More importantly, they preserve agency. When you say “I hate running,” you’re declaring yourself powerless over your relationship with running. It’s a fact about you, unchangeable as your eye color. But when you say “I find running difficult at my current fitness level,” you’re describing a temporary state that might change if you choose to address it.
Maybe you won’t choose to address it. Maybe you’ll decide running isn’t worth the effort of developing competence at it. That’s a legitimate choice. But it’s different from declaring essential incompatibility.
The Stoics made a crucial distinction between things that are “up to us” and things that are “not up to us.” Your initial reaction to running is not entirely up to you. But how you describe that reaction, what identity you construct around it, what possibilities you close off through your description, these are completely up to you.

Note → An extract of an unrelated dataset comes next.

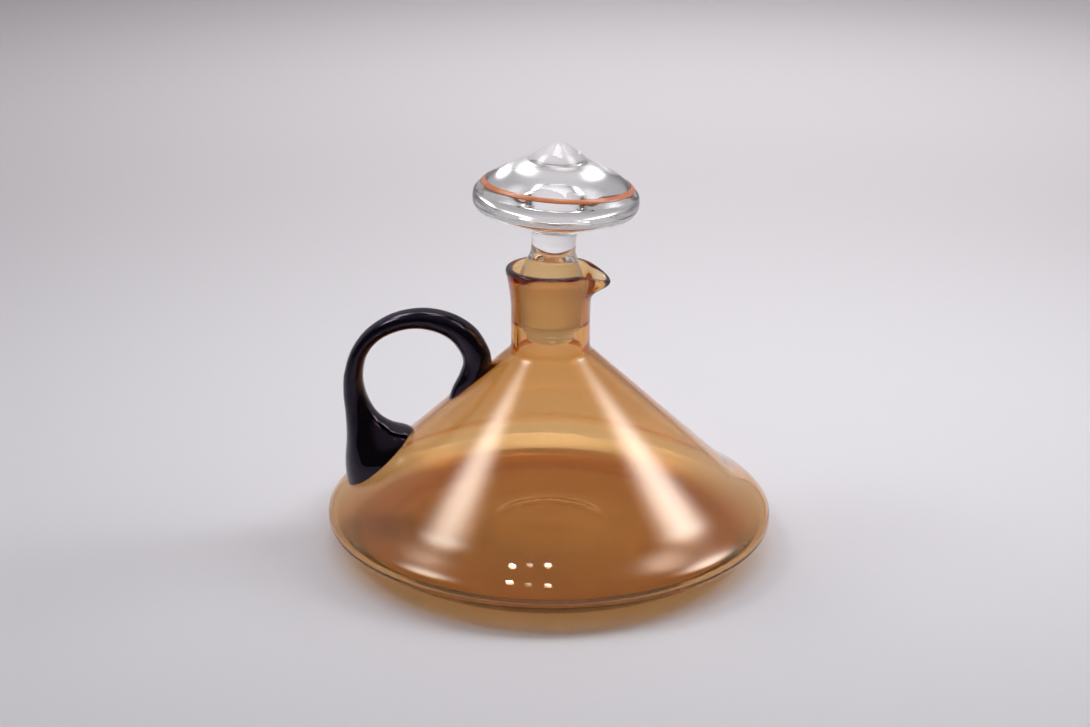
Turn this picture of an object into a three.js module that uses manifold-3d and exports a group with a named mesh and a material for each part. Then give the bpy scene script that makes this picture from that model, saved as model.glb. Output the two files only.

Precise language keeps more options open. It allows you to have had bad experiences with something without becoming someone who hates that thing. It permits you to be currently incompetent at something without declaring yourself permanently incapable of it. It lets your past reactions inform your future choices without determining them.
Most of what you think you hate, you actually hate your experience of under specific conditions at specific times in your development. This distinction might seem trivial, but it’s the difference between a closed door and one that remains ajar.
Consider how many doors you’ve closed through lazy language. How many activities, skills, foods, places, types of people you’ve declared yourself incompatible with based on limited exposure under suboptimal conditions. How many identities you’ve constructed from temporary feelings and then defended as if they were essential truths about who you are.
What would become available if you reopened even a few of those doors?
📝 Today’s Stoic Gameplan
Catch your declarations: Notice when you say “I hate” or “I’m not” or “I can’t” about anything today. Pause and ask: is this actually true, or am I describing a specific experience under specific conditions?
Practice precision: Choose one thing you’ve declared yourself to hate or be bad at. Write a more precise description: what specifically about your past experiences was unpleasant? Under what conditions? With what skill level? What specific factors contributed to your negative experience?
Examine your investment: Notice if you feel resistance to questioning your self-descriptions. Ask: am I more committed to being right about who I am than to discovering whether that description is accurate?
Experiment with language: For one day, replace all global declarations about yourself with specific, conditional descriptions. Instead of “I’m not a morning person,” try “I prefer evenings when I’m on my current sleep schedule.” Notice what shifts.
Language creates the world you inhabit. Lazy language creates a smaller world than necessary, populated by fixed identities that prevent growth and false limitations that close off possibilities.
Precision in how you describe your experience doesn’t just improve communication. It preserves freedom, the freedom to be different tomorrow than you are today, to have new experiences that contradict old conclusions, to remain open to versions of yourself that your current language doesn’t yet have words for.
Stay stoic,
SW







"The identity becomes a prison constructed from language, maintained through social reinforcement, defended through selective attention to confirming evidence."
If there was a score for information density of language, this would be 10/10. Absolutely fantastic.
Apart from the wonderful message of the overall posting, there was so much specific, sage wisdom in each "I hate" paragraph to unpack that I will have to read this a few times over.